For my level, I have a undergraduate degree in physics. Some reading material or website which does this kind of thing with rigor and proof would be great (deriving the classical propagator first, before I move on to the quantum field theory stuff).

I am reading John A. Peacock "Cosmological Physics" chapter 7. There they just do the Fourier transform, say the integral is undefined because of the poles, and then they say we'll add $i\varepsilon$ to displace the poles and avoid problems, without explaining why we can do this and still trust the result.

As an example, I'll do a one dimensional inverse transform of $(p-m)^{-1}$, using CPV:
$$\frac{1}{2\pi} \int_{-\infty}^{\infty} dp \ \frac{e^{-ipx}}{p-m} = -\frac{i}{2} e^{-imx}.$$
I closed the contour around the pole and used a semicircle in the lower half plane. This closed contour gives zero, so the above CPV integral must be minus half of the residue of the pole. But now when I do the Fourier transform of $e^{-imx}$, it is a delta function and not $(p-m)^{-1}$, so there seems to be an inconsistency here?

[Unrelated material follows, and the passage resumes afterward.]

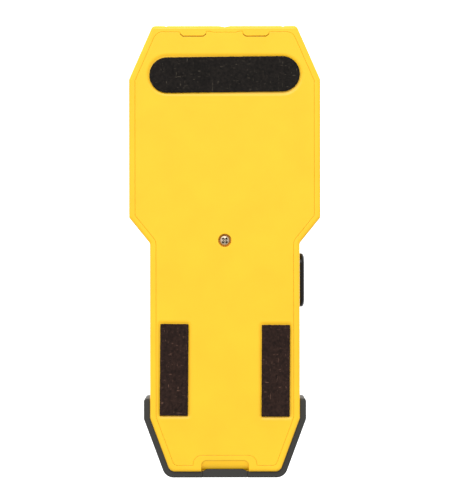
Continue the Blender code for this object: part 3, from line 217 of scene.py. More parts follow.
def corner_arc(before, corner, after, radius, segments):
    """Points of the arc that rounds a corner."""
    along_in = (corner - before).normalized()
    along_out = (after - corner).normalized()
    turn = math.atan2(along_in.cross(along_out), along_in.dot(along_out))
    tangent = radius * math.tan(abs(turn) / 2)
    side = math.copysign(1.0, turn)
    start = corner - along_in * tangent
    centre = start + Vector((-along_in.y, along_in.x)) * side * radius
    arm = start - centre
    return [centre + Matrix.Rotation(turn * k / segments, 2) @ arm for k in range(segments + 1)]


def moved(points, corners, inset):
    """Corners with every edge moved inwards. Points also hold the neighbours of the first and the last."""
    found = []
    for before, point, after, corner in zip(points, points[1:], points[2:], corners):
        along_in = (point - before).normalized()
        along_out = (after - point).normalized()
        normals = Vector((-along_in.y, along_in.x)) + Vector((-along_out.y, along_out.x))
        place = point + normals * (inset / (1 + along_in.dot(along_out)))
        convex = along_in.cross(along_out) > 0
        radius = corner[2] - inset if convex else corner[2] + inset
        found.append((place.x, place.y, max(radius, SHARPEST)))
    return found


def half_ends(corners):
    """Places of the corners with the first and last ones' mirror images at the ends."""
    first, last = corners[0], corners[-1]
    return [Vector((-first[0], first[1])), *(Vector(c[:2]) for c in corners), Vector((-last[0], last[1]))]


def symmetric(corners, step=None, segments=ARC):
    """Shape from the right half of a symmetric outline: a function from inset to mirrored pairs of points."""
    gaps = [(Vector(a[:2]) - Vector(b[:2])).length for a, b in zip(corners, corners[1:])]
    splits = [int(gap / step) if step else 0 for gap in gaps]

    def shape(inset):
        changed = moved(half_ends(corners), corners, inset)
        points = half_ends(changed)
        arcs = [
            corner_arc(before, point, after, corner[2], segments)
            for before, point, after, corner in zip(points, points[1:], points[2:], changed)
        ]
        right = list(arcs[0])
        for arc, extra in zip(arcs[1:], splits):
            last = right[-1]
            right += [last.lerp(arc[0], (k + 1) / (extra + 1)) for k in range(extra)]
            right += arc
        return right + [Vector((-p.x, p.y)) for p in reversed(right)]

    return shape


def polygon(corners, segments=ARC):
    """Shape from every corner of a closed outline, anticlockwise, as x, z and radius."""
    ring = [Vector(c[:2]) for c in corners]

    def shape(inset):
        changed = moved([ring[-1], *ring, ring[0]], corners, inset)
        places = [Vector(c[:2]) for c in changed]
        points = []
        for n, corner in enumerate(changed):
            points += corner_arc(places[n - 1], places[n], places[(n + 1) % len(places)], corner[2], segments)
        return points

    return shape


SQUARE = ((1, -1), (1, 1), (-1, 1), (-1, -1))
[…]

It's just a direct translation of the $M^2$ Casimir invariant of the Poincare group across to Hilbert space operators.
This I don't follow immediately, I will have to read up on it some time.

EDIT:

I forgot that the integral depends on the sign of x, so instead we have
$$\frac{1}{2\pi} \int_{-\infty}^{\infty} dp \ \frac{e^{-ipx}}{p-m} = -\frac{i}{2} e^{-imx} \text{sgn}(x),$$
and checking the Fourier transform of the signum function from a table it would indeed be of the form $(p-m)^{-1}$, so it seems to work out.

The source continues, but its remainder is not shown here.